When I become a parent, it will be my joy to nurture all of my children to independence. Of course, I will appreciate it if any of my children support me, especially in terms of gifting one another, but not as a relegation of responsibilities.

Oftentimes, I have seen children live their lives without regard to appreciating their parents for the responsibility roles played on them. A child can never repay their parents’ laborious efforts, especially because time cannot be reversed. Let us assume all the parents could afford was a thousand dollars to raise a child until he was able to fend for himself. Would you think that the child should repay the parents the same amount or even more? What if the parents had not spent at all or given insignificant support, and the child ended up with little or nothing to show for life? Would we be talking about a payback?

I do not believe it is necessary to pay back parents’ laborious efforts, especially when it means going beyond what one has. Do not get me wrong, and permit me to expatiate further.
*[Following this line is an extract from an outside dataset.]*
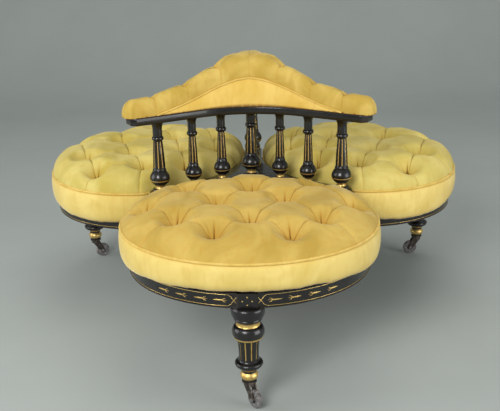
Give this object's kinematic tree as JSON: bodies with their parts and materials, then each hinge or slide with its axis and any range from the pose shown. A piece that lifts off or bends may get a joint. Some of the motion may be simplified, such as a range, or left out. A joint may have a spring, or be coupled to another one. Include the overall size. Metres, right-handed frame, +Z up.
{
  "type": "conversation sofa",
  "caption": "Trefoil conversation sofa: round buttoned velvet seats round a Y-shaped spindle back with a peaked crest, on turned legs with swivel casters.",
  "frame": {"origin": "on the floor, under the centre post, on the axis that the three seats stand round", "axes": "+Z up, the front seat towards -Y, one arm of the back towards +Y"},
  "size_m": [1.2514, 1.181, 0.7438],
  "materials": {
    "seat_velvet": "cotton velvet, old gold, soft pile",
    "crest_velvet": "cotton velvet, old gold, worn at the lower edge",
    "piping_velvet": "velvet-covered cord",
    "button_velvet": "velvet-covered button",
    "ebonised_wood": "ebonised and polished, with gilt lines in the turned work",
    "beech": "sawn and planed, unfinished",
    "jute_webbing": "woven jute",
    "dust_cloth": "black cotton",
    "spring_steel": "lacquered wire",
    "bolt_steel": "plain steel",
    "caster_iron": "dark, worn at the edges",
    "axle_steel": "riveted pin",
    "caster_wheel": "dark, with a scuffed tread"
  },
  "bodies": {
    "sofa": {"back_end_post": "ebonised_wood", "back_inner_spindle": "ebonised_wood", "back_outer_spindle": "ebonised_wood", "back_rail": "ebonised_wood", "centre_post": "ebonised_wood", "crest_buttons": "button_velvet", "crest_pad": "crest_velvet", "frame_bolts": "bolt_steel", "front_buttons": "button_velvet", "front_caster_plate": "caster_iron", "front_cushion": "seat_velvet", "front_dust_cover": "dust_cloth", "front_frame": "ebonised_wood", "front_leg": "ebonised_wood", "front_leg_brace": "beech", "front_piping": "piping_velvet", "front_springs": "spring_steel", "front_webbing": "jute_webbing", "hub_block": "beech", "left_buttons": "button_velvet", "left_caster_plate": "caster_iron", "left_cushion": "seat_velvet", "left_dust_cover": "dust_cloth", "left_end_post": "ebonised_wood", "left_frame": "ebonised_wood", "left_inner_spindle": "ebonised_wood", "left_leg": "ebonised_wood", "left_leg_brace": "beech", "left_outer_spindle": "ebonised_wood", "left_piping": "piping_velvet", "left_springs": "spring_steel", "left_webbing": "jute_webbing", "platform_board": "ebonised_wood", "platform_core": "ebonised_wood", "right_buttons": "button_velvet", "right_caster_plate": "caster_iron", "right_cushion": "seat_velvet", "right_dust_cover": "dust_cloth", "right_end_post": "ebonised_wood", "right_frame": "ebonised_wood", "right_inner_spindle": "ebonised_wood", "right_leg": "ebonised_wood", "right_leg_brace": "beech", "right_outer_spindle": "ebonised_wood", "right_piping": "piping_velvet", "right_springs": "spring_steel", "right_webbing": "jute_webbing"},
    "fork_front": {"front_caster_fork": "caster_iron", "front_caster_axle": "axle_steel"},
    "wheel_front": {"front_caster_wheel": "caster_wheel"},
    "fork_right": {"right_caster_fork": "caster_iron", "right_caster_axle": "axle_steel"},
    "wheel_right": {"right_caster_wheel": "caster_wheel"},
    "fork_left": {"left_caster_fork": "caster_iron", "left_caster_axle": "axle_steel"},
    "wheel_left": {"left_caster_wheel": "caster_wheel"}
  },
  "joints": [
    {"name": "front_swivel", "type": "hinge", "parent": "sofa", "child": "fork_front", "pos_m": [0, -0.6321, 0.05], "axis": [0, 0, 1], "continuous": true},
    {"name": "front_roll", "type": "hinge", "parent": "fork_front", "child": "wheel_front", "pos_m": [0.0135, -0.64819, 0.023], "axis": [0.766, 0.6428, 0], "continuous": true},
    {"name": "right_swivel", "type": "hinge", "parent": "sofa", "child": "fork_right", "pos_m": [0.54742, 0.31605, 0.05], "axis": [0, 0, 1], "continuous": true},
    {"name": "right_roll", "type": "hinge", "parent": "fork_right", "child": "wheel_right", "pos_m": [0.5265, 0.31422, 0.023], "axis": [0.0872, -0.9962, 0], "continuous": true},
    {"name": "left_swivel", "type": "hinge", "parent": "sofa", "child": "fork_left", "pos_m": [-0.54742, 0.31605, 0.05], "axis": [0, 0, 1], "continuous": true},
    {"name": "left_roll", "type": "hinge", "parent": "fork_left", "child": "wheel_left", "pos_m": [-0.52768, 0.32323, 0.023], "axis": [-0.342, 0.9397, 0], "continuous": true}
  ]
}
I believe a child should be responsible for their parents, even when they are not deserving. The gift of life alone from our parents is one that cannot be repaid. There are many undeserving parents (especially fathers), but this should not influence us to show little or no regard as responsible children. Being good and supportive to parents is a responsibility, not to be seen as though we are paying them back. When my parents have compromised health, the love and bond between us automatically propel me to action. This is not a payback, but a responsibility.

Most parents do not want to be a burden to their children, especially when they see them struggling. In fact, they would not even ask but would appreciate the little that you give or gift them. My show of love and responsibility does not come regularly to my parents but rather spontaneously, especially when the need arises.

Do we then raise children so that they will be our securities in the future or at old age? The fact that you were responsible to your parents is unfortunately no guarantee that your children will be responsible when you are old. It sounds like a sense of entitlement from our children. I believe we should give our best to the children we brought into the world without their consent or opinion and work towards having a healthy retirement at an old age.

Children often have their struggles at the adolescent stage, and it will be inconveniencing and a burden to them to make unnecessary demands.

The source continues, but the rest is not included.